2021: The Year Stadia Died

By Nelson Schneider - 10/24/21 at 02:57 PM CT

It’s official: Google, the search giant that embodies the very concept of “Big Data,” has decided to ‘pivot’ their ill-conceived Cloud gaming service into a ‘backend’ service for other corporations that think they can sell Cloud gaming to end-users more effectively than Google could. Stadia, Google’s Cloud gaming consumer offering, only launched in 2019 (a year in which it earned a coveted(?) spot on the MeltedJoystick List of Fails), and even after a year of pandemic lockdowns and stay-at-home orders, nobody wanted to use it, causing the service to drastically undershoot Google’s sales and usage projections.

And you know what that means! Time to pull the plug! Of course, with Google’s track record of unceremoniously discontinuing products and services that don’t meet astronomical and arbitrary metrics, end-users have become savvy to the whole issue, causing Stadia’s failure to be something of a self-fulfilling prophecy: Users didn’t believe Google would support Stadia for more than a couple of years, which caused Google to stop supporting Stadia after a couple of years. Fun stuff!

The ‘pivot’ from a commercial product to a backend service comes 8 months after Google shut down its shiny new game development studio, SG&E, before said studio was able to actually develop even a single game. Thus between the beginning of 2021 and the present, it’s just been one long, slow slide into irrelevance for Stadia, with the project losing executives hand over fist, since, like the rats they so resemble, corporate executives know when to leave a sinking ship.

Personally, I’m not surprised in the slightest by Stadia’s failure as a consumer-facing product. The primary audience for gaming is still in the United States, and, as the pandemic showed us in stark relief, the United states still has abysmal Internet service penetration overall, with sizable portions of the continent unserved by any terrestrial ISP, forcing residents to subscribe to a satellite service or go without. Likewise, even when an area is served by a terrestrial ISP, systemic monopolies mean that residents have one choice, and that choice has no motivation to improve service or offer value. Ironically, Google itself was once a champion of spreading fiber-optic Internet all across its home nation before, as usual, the corporation got bored with the idea and stopped after a couple of years, leaving an Internet-starved nation with only a handful of cities powered by Google Fiber.

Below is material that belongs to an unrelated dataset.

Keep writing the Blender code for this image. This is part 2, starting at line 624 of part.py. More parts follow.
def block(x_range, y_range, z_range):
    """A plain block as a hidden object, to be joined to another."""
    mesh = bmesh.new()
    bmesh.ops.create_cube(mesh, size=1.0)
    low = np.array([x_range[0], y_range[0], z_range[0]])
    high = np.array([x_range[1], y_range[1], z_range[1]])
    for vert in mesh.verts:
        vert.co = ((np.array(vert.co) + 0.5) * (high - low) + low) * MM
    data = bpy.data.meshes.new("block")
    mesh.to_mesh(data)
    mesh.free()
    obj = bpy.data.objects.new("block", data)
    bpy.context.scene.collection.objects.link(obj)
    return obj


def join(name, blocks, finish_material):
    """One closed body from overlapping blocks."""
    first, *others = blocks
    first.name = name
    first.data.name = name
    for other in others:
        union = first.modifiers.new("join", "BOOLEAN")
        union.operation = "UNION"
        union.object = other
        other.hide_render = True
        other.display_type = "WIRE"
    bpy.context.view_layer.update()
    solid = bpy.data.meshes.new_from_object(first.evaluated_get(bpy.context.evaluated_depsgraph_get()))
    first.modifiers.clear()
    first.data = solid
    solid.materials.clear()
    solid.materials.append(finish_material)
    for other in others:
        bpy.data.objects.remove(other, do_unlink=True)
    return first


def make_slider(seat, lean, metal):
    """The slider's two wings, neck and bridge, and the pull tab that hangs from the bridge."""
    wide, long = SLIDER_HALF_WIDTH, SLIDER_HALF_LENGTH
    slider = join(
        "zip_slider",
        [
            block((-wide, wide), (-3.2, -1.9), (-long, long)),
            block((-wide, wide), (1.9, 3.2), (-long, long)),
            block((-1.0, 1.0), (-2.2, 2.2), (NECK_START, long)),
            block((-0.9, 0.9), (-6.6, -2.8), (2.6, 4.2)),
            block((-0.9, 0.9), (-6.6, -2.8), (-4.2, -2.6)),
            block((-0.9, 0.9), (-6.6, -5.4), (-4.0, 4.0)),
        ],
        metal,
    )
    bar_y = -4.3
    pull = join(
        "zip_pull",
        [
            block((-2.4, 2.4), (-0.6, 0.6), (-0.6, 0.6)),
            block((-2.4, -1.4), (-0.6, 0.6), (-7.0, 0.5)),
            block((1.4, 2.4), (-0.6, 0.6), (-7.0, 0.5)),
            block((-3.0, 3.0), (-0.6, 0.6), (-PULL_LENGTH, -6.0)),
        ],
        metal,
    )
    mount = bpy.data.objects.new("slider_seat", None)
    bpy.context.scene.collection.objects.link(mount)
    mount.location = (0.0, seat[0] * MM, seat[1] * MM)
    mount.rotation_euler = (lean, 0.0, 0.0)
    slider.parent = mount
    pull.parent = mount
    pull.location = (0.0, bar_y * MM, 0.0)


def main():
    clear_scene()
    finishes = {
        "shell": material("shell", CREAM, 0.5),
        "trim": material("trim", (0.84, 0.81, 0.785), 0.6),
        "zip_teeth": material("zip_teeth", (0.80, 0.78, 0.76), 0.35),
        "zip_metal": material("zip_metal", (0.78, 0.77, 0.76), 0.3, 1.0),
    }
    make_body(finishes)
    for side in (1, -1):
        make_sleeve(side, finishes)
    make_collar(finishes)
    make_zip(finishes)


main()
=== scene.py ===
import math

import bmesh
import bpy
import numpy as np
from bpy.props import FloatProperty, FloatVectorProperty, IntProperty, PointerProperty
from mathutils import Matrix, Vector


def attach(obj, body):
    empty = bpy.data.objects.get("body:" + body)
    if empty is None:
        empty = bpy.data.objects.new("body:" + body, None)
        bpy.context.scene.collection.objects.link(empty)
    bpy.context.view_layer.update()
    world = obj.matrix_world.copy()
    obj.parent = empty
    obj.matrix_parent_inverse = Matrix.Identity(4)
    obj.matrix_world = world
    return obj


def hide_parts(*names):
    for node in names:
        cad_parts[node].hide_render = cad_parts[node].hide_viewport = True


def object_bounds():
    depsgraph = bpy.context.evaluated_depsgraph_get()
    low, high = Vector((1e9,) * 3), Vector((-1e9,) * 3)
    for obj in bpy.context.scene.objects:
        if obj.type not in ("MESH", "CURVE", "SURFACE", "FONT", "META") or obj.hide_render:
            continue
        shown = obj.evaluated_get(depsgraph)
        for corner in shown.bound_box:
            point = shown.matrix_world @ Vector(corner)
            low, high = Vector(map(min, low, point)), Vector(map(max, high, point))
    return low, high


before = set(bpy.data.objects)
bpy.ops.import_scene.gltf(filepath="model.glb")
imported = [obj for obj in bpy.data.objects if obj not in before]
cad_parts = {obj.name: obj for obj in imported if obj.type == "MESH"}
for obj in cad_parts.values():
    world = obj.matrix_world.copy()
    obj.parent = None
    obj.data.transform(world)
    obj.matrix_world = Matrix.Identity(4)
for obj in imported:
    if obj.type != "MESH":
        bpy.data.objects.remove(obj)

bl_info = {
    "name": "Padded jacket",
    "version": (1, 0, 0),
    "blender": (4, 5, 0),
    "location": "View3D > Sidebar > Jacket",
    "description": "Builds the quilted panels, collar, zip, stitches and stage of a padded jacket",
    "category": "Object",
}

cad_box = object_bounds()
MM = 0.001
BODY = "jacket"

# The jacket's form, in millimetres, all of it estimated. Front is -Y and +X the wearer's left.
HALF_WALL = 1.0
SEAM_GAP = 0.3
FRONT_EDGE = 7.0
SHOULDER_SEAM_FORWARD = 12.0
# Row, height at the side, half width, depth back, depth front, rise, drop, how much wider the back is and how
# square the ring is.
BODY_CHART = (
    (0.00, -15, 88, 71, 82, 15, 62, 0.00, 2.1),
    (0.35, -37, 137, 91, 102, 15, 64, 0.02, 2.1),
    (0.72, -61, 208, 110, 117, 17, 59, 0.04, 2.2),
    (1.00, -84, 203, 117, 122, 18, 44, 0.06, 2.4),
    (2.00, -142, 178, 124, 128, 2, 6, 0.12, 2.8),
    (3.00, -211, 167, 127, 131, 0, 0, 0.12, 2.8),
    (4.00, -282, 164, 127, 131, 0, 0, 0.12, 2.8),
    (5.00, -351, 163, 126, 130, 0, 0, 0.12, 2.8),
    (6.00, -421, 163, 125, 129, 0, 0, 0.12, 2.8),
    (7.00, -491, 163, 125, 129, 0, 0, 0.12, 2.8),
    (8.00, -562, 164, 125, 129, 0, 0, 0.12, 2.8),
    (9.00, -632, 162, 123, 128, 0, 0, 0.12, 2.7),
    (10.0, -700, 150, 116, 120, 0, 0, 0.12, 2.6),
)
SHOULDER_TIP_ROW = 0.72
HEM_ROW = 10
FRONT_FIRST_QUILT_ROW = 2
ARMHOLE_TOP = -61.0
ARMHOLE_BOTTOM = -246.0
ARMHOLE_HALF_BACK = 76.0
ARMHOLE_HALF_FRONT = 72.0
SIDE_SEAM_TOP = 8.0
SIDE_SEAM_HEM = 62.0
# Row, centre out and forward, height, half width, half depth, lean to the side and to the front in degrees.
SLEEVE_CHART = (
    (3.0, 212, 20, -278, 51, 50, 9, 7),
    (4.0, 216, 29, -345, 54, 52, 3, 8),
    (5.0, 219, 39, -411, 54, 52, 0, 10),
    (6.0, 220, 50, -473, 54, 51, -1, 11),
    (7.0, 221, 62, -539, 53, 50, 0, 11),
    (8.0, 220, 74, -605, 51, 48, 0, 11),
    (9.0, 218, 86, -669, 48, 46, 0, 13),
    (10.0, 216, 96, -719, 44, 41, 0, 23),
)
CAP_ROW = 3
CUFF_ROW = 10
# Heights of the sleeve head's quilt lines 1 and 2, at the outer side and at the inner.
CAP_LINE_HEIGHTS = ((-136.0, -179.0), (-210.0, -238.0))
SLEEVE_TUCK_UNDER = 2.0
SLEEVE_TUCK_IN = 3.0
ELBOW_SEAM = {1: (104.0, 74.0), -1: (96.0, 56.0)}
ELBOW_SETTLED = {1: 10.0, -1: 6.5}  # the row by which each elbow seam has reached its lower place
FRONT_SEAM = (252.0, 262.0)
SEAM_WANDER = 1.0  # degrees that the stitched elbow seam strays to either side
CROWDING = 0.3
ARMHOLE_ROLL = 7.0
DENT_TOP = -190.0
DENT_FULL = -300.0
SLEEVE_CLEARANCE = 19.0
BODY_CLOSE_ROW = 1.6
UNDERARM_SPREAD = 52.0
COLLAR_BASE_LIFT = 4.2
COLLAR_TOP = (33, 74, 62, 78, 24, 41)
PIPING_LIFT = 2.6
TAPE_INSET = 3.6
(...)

Cloud gaming may eventually become a thing, but if you want to make such a huge paradigm-shifting change, you have lay the groundwork and do the heavy lifting first. Google thought it could use its status as Big Data to get everyone on board a bandwidth-hogging, consumer-rights-eroding Internet service without first ensuring that there’s high-bandwidth Internet available to enough foolish consumers to make the concept work. Is anyone, then, surprised that Stadia failed? And, if so, why?